From debate clubs to the theatre group, it seems as if high schools are full of clubs from every area imaginable. However, two common fields are in fact overlooked within many high schools across the country: engineering and medicine. Although there are many existing STEM organizations that promote robotics or science in general, it is rare to come across even a single one with a set focus of bioengineering at high school level.
In my search for a solution I came across EMBS (Engineering in Medicine and Biology Society) and I reached out to the administration inquiring how to start a chapter locally for high school students. I was fascinated by the many opportunities and scientists brought together by world’s largest international society of biomedical engineers working on ground breaking research. A few days later in my inbox, I was slightly disappointed to realize that EMBS is primarily designed for college students and professionals. However, I proposed to expand such societies down to the high school level and found excellent response from many that I approached with this idea and this gave me the ability to proceed down this challenging and exciting path. I strongly believe that by influencing teenagers in secondary schooling before choosing a college major, we can together direct a new generation of biomedical engineers, doctors, and researchers.
EMBS(HS) Blog: Exciting the Next Generation of Bioengineers
We need newer, fresher minds to tackle the problems of tomorrow: curing cancer, developing pharmaceutical therapies for neurodegenerative disorders, or solve the global water crisis. High school is the optimal time to aid students in considering future options and setting teenagers on a career path to biomedicine. Logically speaking, the current system we have makes absolutely no sense – expecting highschoolers to choose their college majors with minimal exposure – and this especially applies to medicine. Since many restrictions apply in the field, a small number of students above the age of 16 usually will be allowed to do observations in hospitals or work in research laboratories so many students struggle to even conceptualize a future medical career. The reality remains that most of us have a very limited knowledge on what bioengineering really is.

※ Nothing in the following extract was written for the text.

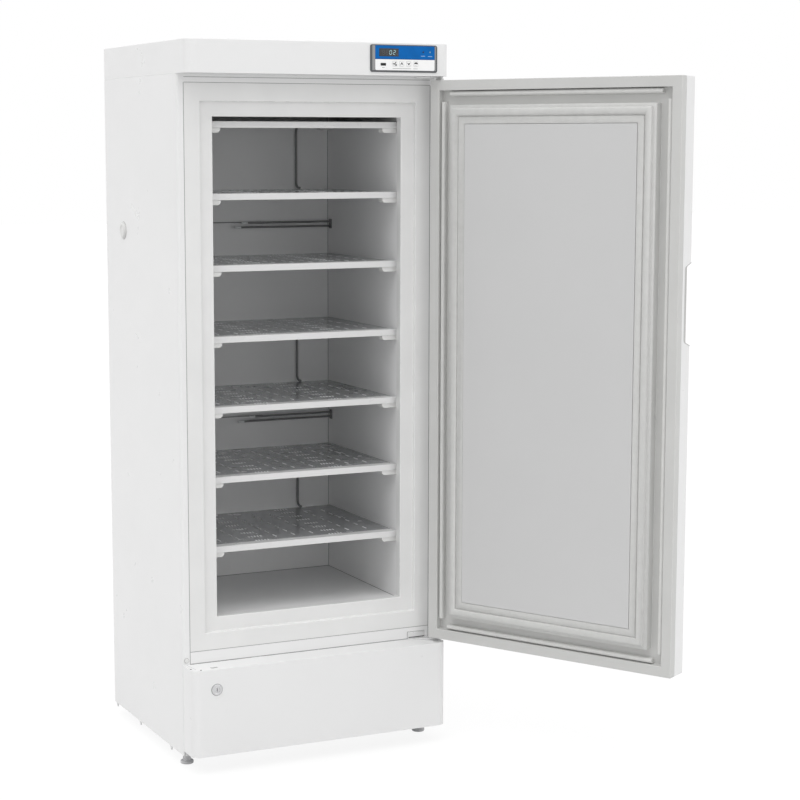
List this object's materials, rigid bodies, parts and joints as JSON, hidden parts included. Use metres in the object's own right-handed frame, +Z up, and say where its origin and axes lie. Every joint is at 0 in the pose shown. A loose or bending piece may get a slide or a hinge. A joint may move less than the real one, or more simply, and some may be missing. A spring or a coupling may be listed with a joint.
{
  "type": "upright medical freezer",
  "caption": "Upright laboratory freezer with one hinged door, slotted cold-plate shelves, a control module in its top cap and a keyed door bolt in its base.",
  "frame": {"origin": "on the floor, on the cabinet's centre line, in the plane of the front frame that the door closes against", "axes": "+X to the right seen from the front, +Y to the back, +Z up"},
  "size_m": [0.9889, 1.1164, 1.668],
  "materials": {
    "cabinet_paint": "semi-gloss powder coat",
    "liner_paint": "satin enamel",
    "panel_paint": "satin, lightly textured",
    "bar_paint": "semi-gloss",
    "galvanised": "galvanised",
    "hinge_steel": "nickel plated",
    "chrome": "polished",
    "frame_plastic": "satin moulded",
    "door_plastic": "satin moulded",
    "handle_plastic": "satin moulded",
    "white_plastic": "satin moulded",
    "foam": "rigid polyurethane foam",
    "seal_rubber": "soft grey",
    "strip_rubber": "soft grey",
    "cold_plate": "mill finish",
    "tube_metal": "satin",
    "module_dark": "satin moulded",
    "overlay_film": "printed film",
    "display_window": "gloss",
    "key_film": "printed film",
    "circuit_board": "solder mask",
    "foot_plastic": "moulded",
    "roller_plastic": "moulded",
    "compressor_paint": "gloss enamel",
    "condenser_paint": "matt enamel",
    "fan_plastic": "moulded",
    "copper": "drawn tube",
    "grille_paint": "matt powder coat",
    "inlet_plastic": "moulded"
  },
  "bodies": {
    "cabinet": {"left_side_panel": "cabinet_paint", "right_side_panel": "cabinet_paint", "front_rails": "cabinet_paint", "top_cap": "cabinet_paint", "base_panel": "cabinet_paint", "inner_liner": "liner_paint", "shelf_bars": "bar_paint", "back_panel": "galvanised", "deck_plate": "galvanised", "base_tray": "galvanised", "roller_brackets": "galvanised", "top_hinge_plate": "hinge_steel", "bottom_hinge_plate": "hinge_steel", "hinge_pins": "hinge_steel", "lock_housing": "chrome", "usb_port": "chrome", "door_frame": "frame_plastic", "shelf_supports": "white_plastic", "port_sleeve": "white_plastic", "hinge_hole_plug": "white_plastic", "cabinet_foam": "foam", "shelf_1": "cold_plate", "shelf_2": "cold_plate", "shelf_3": "cold_plate", "shelf_4": "cold_plate", "shelf_5": "cold_plate", "shelf_6": "cold_plate", "shelf_7": "cold_plate", "riser_tubes": "tube_metal", "sensor_probes": "tube_metal", "control_bezel": "module_dark", "control_overlay": "overlay_film", "display_module": "display_window", "controller_board": "circuit_board", "compressor": "compressor_paint", "condenser": "condenser_paint", "fan_motor": "condenser_paint", "refrigerant_pipes": "copper", "rear_grille": "grille_paint", "power_inlet": "inlet_plastic"},
    "door": {"door_skin": "cabinet_paint", "door_foam": "foam", "door_liner": "door_plastic", "door_gasket": "seal_rubber", "seal_strips": "strip_rubber", "door_inner_panel": "panel_paint", "handle_cup": "handle_plastic", "hinge_bushes": "white_plastic"},
    "lock_core": {"lock_cylinder": "chrome"},
    "bolt": {"lock_bolt": "chrome"},
    "set_key": {"key_set": "key_film"},
    "up_key": {"key_up": "key_film"},
    "down_key": {"key_down": "key_film"},
    "alarm_key": {"key_alarm": "key_film"},
    "fan": {"fan_blade": "fan_plastic"},
    "left_wheel": {"left_roller": "roller_plastic"},
    "right_wheel": {"right_roller": "roller_plastic"},
    "left_levelling_foot": {"left_foot": "foot_plastic"},
    "right_levelling_foot": {"right_foot": "foot_plastic"},
    "plug": {"port_plug": "white_plastic"}
  },
  "joints": [
    {"name": "door_swing", "type": "hinge", "parent": "cabinet", "child": "door", "pos_m": [0.317, -0.0305, 0.92], "axis": [0, 0, 1], "range_deg": [-119, 6]},
    {"name": "lock_turn", "type": "hinge", "parent": "cabinet", "child": "lock_core", "pos_m": [-0.267, -0.06, 0.1985], "axis": [0, -1, 0], "range_deg": [0, 90]},
    {"name": "bolt_slide", "type": "slide", "parent": "cabinet", "child": "bolt", "axis": [0, 0, 1], "range_m": [0, 0.018]},
    {"name": "set_press", "type": "slide", "parent": "cabinet", "child": "set_key", "axis": [0, 1, 0], "range_m": [0, 0.0005], "stiffness_N_per_m": 400},
    {"name": "up_press", "type": "slide", "parent": "cabinet", "child": "up_key", "axis": [0, 1, 0], "range_m": [0, 0.0005], "stiffness_N_per_m": 400},
    {"name": "down_press", "type": "slide", "parent": "cabinet", "child": "down_key", "axis": [0, 1, 0], "range_m": [0, 0.0005], "stiffness_N_per_m": 400},
    {"name": "alarm_press", "type": "slide", "parent": "cabinet", "child": "alarm_key", "axis": [0, 1, 0], "range_m": [0, 0.0005], "stiffness_N_per_m": 400},
    {"name": "fan_spin", "type": "hinge", "parent": "cabinet", "child": "fan", "pos_m": [0.12, 0.342, 0.107], "axis": [0, 1, 0], "continuous": true},
    {"name": "left_roll", "type": "hinge", "parent": "cabinet", "child": "left_wheel", "pos_m": [-0.245, 0.44, 0.013], "axis": [1, 0, 0], "continuous": true},
    {"name": "right_roll", "type": "hinge", "parent": "cabinet", "child": "right_wheel", "pos_m": [0.245, 0.44, 0.013], "axis": [1, 0, 0], "continuous": true},
    {"name": "left_foot_turn", "type": "hinge", "parent": "cabinet", "child": "left_levelling_foot", "pos_m": [-0.303, 0.042, 0.01], "axis": [0, 0, 1], "continuous": true},
    {"name": "right_foot_turn", "type": "hinge", "parent": "cabinet", "child": "right_levelling_foot", "pos_m": [0.303, 0.042, 0.01], "axis": [0, 0, 1], "continuous": true},
    {"name": "plug_slide", "type": "slide", "parent": "cabinet", "child": "plug", "axis": [-1, 0, 0], "range_m": [0, 0.05]}
  ],
  "couplings": [
    {"joint": "lock_turn", "follows": "bolt_slide", "rad_per_m": 87.266}
  ]
}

However, if we bring such options to the high school classroom level, where we can teach and expose students to their potential futures, the success of the healthcare field will be greatly enhanced. Teenagers have an entirely limitless, extraordinarily creative mindset which adults lack, and such a mentality may be the difference between developing a life saving technology or not. We need to work together with our youth to advance modern healthcare, otherwise we will continue to struggle through the same problems, thinking the same way without creative that a teen might bring to finding solutions.
When starting the first ever EMBS(HS), I found it enthralling that I could be inspiring my peers or changing the course of their lives. Just in this past half year, we have had an amazing experience attending conferences, contacting leading speakers in the field of biomedical engineering who agreed to speak to our high school students about this field and even meeting some of these world-renowned scientists in person. As we look forward to the coming school year, we plan to grow this further by starting a program for elementary students, particularly for girls so we can encourage them to involve themselves in engineering and learn what opportunities exist for them to exploit their passions. By using the same principles, namely that we are most impressionable in our youth, as a group we believe that exciting the next generation is what will bring answers to our worlds largest questions. It is the youth that will change the world and it is important that we provide them with the opportunities necessary to grow and learn.